Two-phase organizational review yields more than $500,000 in savings

There will no longer be two assistant fire chiefs in Whistler, a move designed to save taxpayers more than $100,000 per year.

It's just one of a series of tough decisions, orchestrated by municipal CAO Mike Furey at the request of council in an effort to streamline the organization and run a tight ship. And, in the end, the so-called organizational structure review has found more than half a million dollars in annual savings by eliminating positions and downgrading other roles.

In a candid interview with the Pique, Furey admitted to the challenge of the past six months of going through the organization with an eye to ensuring the municipality was delivering services in the most fiscally responsible way.

"It was a lot of work," he said of the process. "None of them were easy decisions."

In Phase II of the organizational review, presented to council Tuesday night, Furey reported that three staff positions have been eliminated including an assistant fire chief, a purchasing agent and a building inspector.

Furey explained that where possible he looked at losing those positions through attrition. For example, Geoff Playfair, long-serving assistant fire chief, retired earlier this year. His position was cut after that retirement.

Other positions have been reclassified.

In the end, Phase II, which looked at the municipal departments, found $327,000 in savings.

Furey told council he was "trying to find the sweet spot" — that delicate balance of keeping the right amount of staff on the payroll without impacting the responsibilities of the municipality.

Phase II comes on the heels of February's first round of reviews, which looked at the divisions in the hall.

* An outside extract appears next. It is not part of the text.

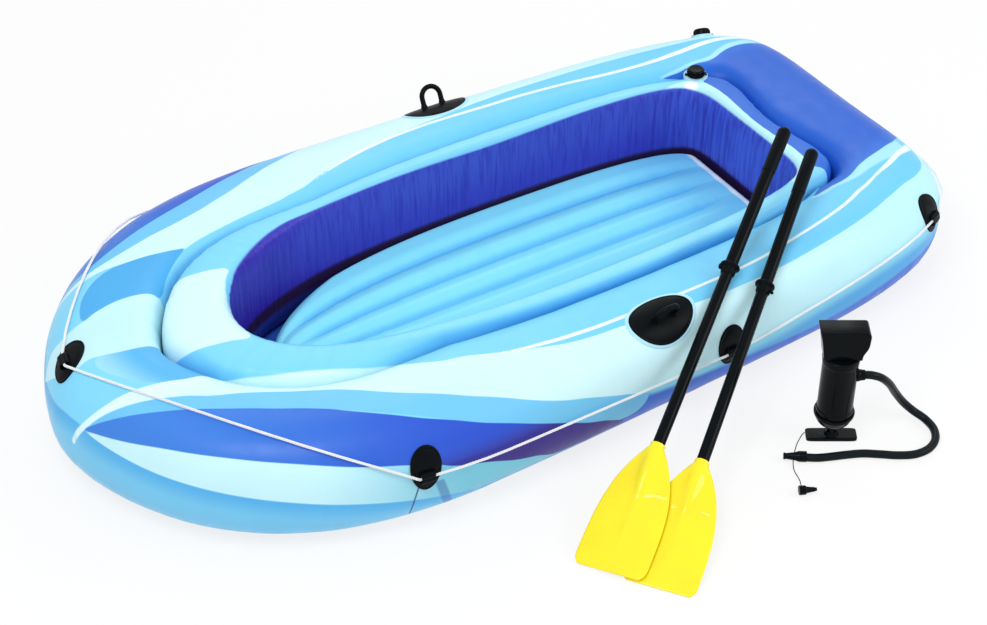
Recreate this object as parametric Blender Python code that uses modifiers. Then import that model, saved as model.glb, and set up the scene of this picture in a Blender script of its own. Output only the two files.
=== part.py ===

Ultimately, Furey reduced the municipal divisions from five to three, effectively cutting out two general manager positions. One position was lost entirely; the other was downgraded for total savings of almost $185,000.

Furey told council that with the clarity and the streamlining of municipal hall, and with the new Corporate Plan, the organization is well positioned moving into the future.

"We think we're in really good shape to move forward," he said.

Though council directed Furey in its Council Action Plan to make these changes of efficiencies, councillors had little to say at the presentation detailing the $500,000 impact, save for praise from the mayor.

"A job well done," said Nancy Wilhelm-Morden to Furey. "Thank you."

The work was all done in house, without outside consultants, unlike last term's Service Review, which cost almost $130,000 and "found" $1.1 million by reducing service levels, eliminating 14 Full Time Equivalent staff positions and increasing fees.

The service review, however, came under fire in the community for the consultants' costs — a lesson learned during the time the new council was sworn into office.

"I think we've been focused on only using consultants when we don't have the expertise in house," said Wilhelm-Morden after the meeting.

"I'm really happy with the work that's been done in house so far."